▶ Description of the task:
Starting at the line that contains "over the underside within the foot ring" and stopping at the line that contains "bpy.context.scene.collection.objects.link(empty)", repeat every line exactly, the two end lines included, and nothing else.

▶ Collected material:

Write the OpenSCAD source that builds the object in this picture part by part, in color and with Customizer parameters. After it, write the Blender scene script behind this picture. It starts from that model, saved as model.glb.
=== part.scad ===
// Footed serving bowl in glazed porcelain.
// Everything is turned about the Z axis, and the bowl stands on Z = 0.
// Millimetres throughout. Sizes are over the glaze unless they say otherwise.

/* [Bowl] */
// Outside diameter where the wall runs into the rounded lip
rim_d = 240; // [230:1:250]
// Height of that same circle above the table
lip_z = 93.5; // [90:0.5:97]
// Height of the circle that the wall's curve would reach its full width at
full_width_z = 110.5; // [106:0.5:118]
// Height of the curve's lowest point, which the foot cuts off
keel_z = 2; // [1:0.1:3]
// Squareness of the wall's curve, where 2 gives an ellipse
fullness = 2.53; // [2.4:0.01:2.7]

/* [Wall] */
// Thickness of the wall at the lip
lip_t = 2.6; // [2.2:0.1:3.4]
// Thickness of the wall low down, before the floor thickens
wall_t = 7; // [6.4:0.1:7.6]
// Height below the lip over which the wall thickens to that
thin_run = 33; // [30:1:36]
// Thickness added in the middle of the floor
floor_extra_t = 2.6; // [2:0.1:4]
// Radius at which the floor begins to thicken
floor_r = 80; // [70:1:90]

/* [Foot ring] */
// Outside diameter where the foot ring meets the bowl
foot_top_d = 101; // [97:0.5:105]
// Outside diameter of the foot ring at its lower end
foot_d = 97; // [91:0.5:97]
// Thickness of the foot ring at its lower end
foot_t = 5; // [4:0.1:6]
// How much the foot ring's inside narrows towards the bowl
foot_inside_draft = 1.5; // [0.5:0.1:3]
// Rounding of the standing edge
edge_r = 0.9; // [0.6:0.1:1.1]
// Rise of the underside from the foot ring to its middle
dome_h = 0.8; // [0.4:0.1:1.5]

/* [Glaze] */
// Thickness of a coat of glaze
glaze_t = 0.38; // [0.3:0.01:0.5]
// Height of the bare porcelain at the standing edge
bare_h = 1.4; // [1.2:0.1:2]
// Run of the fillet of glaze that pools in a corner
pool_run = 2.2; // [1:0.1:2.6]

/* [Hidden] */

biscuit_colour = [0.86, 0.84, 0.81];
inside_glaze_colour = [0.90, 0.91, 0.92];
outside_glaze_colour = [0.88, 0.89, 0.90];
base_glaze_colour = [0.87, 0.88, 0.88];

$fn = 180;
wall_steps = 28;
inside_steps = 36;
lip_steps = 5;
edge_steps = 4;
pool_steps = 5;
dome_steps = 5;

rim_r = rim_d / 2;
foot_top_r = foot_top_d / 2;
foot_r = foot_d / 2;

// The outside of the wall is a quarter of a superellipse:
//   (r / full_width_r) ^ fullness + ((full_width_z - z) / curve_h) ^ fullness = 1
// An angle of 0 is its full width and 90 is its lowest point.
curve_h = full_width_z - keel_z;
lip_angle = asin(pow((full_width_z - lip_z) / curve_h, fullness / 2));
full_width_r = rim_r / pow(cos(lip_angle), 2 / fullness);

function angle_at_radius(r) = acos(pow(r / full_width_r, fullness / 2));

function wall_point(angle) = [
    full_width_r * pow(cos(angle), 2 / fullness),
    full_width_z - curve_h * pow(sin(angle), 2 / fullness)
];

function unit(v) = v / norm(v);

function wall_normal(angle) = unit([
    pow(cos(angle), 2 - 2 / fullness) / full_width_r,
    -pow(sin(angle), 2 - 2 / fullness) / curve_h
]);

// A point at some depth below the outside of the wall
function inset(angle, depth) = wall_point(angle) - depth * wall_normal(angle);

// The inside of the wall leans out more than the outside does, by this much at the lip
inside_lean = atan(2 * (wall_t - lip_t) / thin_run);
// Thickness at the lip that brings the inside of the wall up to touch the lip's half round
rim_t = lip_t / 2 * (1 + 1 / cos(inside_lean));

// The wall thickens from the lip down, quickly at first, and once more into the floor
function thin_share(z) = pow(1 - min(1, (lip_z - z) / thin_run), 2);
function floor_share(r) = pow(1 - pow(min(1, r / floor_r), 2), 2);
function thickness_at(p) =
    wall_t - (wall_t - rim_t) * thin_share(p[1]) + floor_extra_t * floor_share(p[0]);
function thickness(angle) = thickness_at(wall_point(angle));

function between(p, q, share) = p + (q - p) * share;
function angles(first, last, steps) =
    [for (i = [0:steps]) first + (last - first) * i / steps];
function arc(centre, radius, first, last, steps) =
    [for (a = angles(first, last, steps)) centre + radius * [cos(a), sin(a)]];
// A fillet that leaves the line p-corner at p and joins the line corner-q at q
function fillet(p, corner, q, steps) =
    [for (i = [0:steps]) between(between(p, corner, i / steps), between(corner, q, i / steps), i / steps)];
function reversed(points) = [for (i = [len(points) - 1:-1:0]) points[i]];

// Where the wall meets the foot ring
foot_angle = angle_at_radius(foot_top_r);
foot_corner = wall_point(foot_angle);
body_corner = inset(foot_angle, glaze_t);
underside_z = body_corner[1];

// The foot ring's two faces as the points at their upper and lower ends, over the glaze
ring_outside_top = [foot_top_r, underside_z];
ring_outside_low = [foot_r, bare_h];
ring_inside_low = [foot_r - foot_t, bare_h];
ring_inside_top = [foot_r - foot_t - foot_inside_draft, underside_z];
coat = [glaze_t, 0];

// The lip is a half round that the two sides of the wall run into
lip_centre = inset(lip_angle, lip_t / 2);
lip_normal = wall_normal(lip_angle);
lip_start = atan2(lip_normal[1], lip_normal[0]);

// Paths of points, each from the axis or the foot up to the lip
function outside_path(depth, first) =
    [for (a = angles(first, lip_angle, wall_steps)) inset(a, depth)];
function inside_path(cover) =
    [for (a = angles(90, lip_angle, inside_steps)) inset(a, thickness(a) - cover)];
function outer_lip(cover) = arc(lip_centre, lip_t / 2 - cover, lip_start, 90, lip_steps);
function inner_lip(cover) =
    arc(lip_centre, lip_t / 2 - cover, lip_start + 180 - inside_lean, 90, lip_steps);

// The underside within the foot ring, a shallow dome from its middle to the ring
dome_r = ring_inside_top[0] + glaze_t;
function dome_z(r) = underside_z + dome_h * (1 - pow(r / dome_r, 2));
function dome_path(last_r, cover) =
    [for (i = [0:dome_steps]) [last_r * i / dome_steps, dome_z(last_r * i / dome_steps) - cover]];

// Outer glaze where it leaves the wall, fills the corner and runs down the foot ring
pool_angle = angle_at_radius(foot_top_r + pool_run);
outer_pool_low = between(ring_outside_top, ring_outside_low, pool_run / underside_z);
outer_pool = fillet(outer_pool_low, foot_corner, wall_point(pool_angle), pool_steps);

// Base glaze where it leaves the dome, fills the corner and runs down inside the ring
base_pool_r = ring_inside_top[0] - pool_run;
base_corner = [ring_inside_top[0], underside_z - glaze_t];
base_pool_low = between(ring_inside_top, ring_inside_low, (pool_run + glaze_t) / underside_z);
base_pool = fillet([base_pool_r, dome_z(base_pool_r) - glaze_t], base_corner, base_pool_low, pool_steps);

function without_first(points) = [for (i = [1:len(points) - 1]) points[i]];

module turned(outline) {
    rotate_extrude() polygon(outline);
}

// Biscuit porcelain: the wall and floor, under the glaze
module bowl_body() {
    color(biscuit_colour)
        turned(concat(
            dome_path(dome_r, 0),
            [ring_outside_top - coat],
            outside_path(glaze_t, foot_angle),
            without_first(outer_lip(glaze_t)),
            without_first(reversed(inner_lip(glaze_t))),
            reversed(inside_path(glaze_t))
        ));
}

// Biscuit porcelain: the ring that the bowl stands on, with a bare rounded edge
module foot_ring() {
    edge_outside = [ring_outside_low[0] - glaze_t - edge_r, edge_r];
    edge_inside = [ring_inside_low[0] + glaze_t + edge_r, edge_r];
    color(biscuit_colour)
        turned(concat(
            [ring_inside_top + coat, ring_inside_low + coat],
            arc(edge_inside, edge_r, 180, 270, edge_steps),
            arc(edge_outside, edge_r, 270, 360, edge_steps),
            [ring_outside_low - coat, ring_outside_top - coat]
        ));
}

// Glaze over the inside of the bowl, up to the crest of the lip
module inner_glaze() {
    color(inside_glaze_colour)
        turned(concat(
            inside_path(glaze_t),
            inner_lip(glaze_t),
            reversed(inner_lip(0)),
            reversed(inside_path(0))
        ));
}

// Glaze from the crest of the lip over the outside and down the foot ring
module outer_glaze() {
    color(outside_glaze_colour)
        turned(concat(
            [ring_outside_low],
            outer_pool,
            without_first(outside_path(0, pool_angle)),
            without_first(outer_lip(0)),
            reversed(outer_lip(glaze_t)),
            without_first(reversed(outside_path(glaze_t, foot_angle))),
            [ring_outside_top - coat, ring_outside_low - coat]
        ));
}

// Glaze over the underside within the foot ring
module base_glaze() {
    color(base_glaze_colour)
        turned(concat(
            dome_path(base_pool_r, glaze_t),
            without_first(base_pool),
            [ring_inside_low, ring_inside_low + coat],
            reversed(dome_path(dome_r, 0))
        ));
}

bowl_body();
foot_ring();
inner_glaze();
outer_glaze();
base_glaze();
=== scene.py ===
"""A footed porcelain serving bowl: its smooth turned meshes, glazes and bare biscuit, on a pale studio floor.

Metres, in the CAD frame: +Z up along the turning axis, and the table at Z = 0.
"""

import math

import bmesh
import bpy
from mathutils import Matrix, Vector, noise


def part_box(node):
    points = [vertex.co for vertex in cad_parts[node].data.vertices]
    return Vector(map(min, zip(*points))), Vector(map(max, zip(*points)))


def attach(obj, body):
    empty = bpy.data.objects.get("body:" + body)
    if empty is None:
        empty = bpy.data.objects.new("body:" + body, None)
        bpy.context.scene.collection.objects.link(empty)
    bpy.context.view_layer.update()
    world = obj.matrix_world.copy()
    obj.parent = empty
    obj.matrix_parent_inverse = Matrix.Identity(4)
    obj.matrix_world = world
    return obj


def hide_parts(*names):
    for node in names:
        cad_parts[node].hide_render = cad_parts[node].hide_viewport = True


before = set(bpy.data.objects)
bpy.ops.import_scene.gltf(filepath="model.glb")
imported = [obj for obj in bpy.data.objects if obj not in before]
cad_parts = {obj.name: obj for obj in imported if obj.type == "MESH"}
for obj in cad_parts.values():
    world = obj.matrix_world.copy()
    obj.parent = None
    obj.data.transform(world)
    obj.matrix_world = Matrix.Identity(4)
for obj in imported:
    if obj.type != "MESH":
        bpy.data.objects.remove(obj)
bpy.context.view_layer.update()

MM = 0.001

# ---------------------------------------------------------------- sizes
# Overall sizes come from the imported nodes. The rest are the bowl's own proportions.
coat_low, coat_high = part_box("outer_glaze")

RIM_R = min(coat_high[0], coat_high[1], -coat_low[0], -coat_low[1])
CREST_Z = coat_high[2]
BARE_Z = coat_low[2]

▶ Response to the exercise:
// Glaze over the underside within the foot ring
module base_glaze() {
    color(base_glaze_colour)
        turned(concat(
            dome_path(base_pool_r, glaze_t),
            without_first(base_pool),
            [ring_inside_low, ring_inside_low + coat],
            reversed(dome_path(dome_r, 0))
        ));
}

bowl_body();
foot_ring();
inner_glaze();
outer_glaze();
base_glaze();
=== scene.py ===
"""A footed porcelain serving bowl: its smooth turned meshes, glazes and bare biscuit, on a pale studio floor.

Metres, in the CAD frame: +Z up along the turning axis, and the table at Z = 0.
"""

import math

import bmesh
import bpy
from mathutils import Matrix, Vector, noise


def part_box(node):
    points = [vertex.co for vertex in cad_parts[node].data.vertices]
    return Vector(map(min, zip(*points))), Vector(map(max, zip(*points)))


def attach(obj, body):
    empty = bpy.data.objects.get("body:" + body)
    if empty is None:
        empty = bpy.data.objects.new("body:" + body, None)
        bpy.context.scene.collection.objects.link(empty)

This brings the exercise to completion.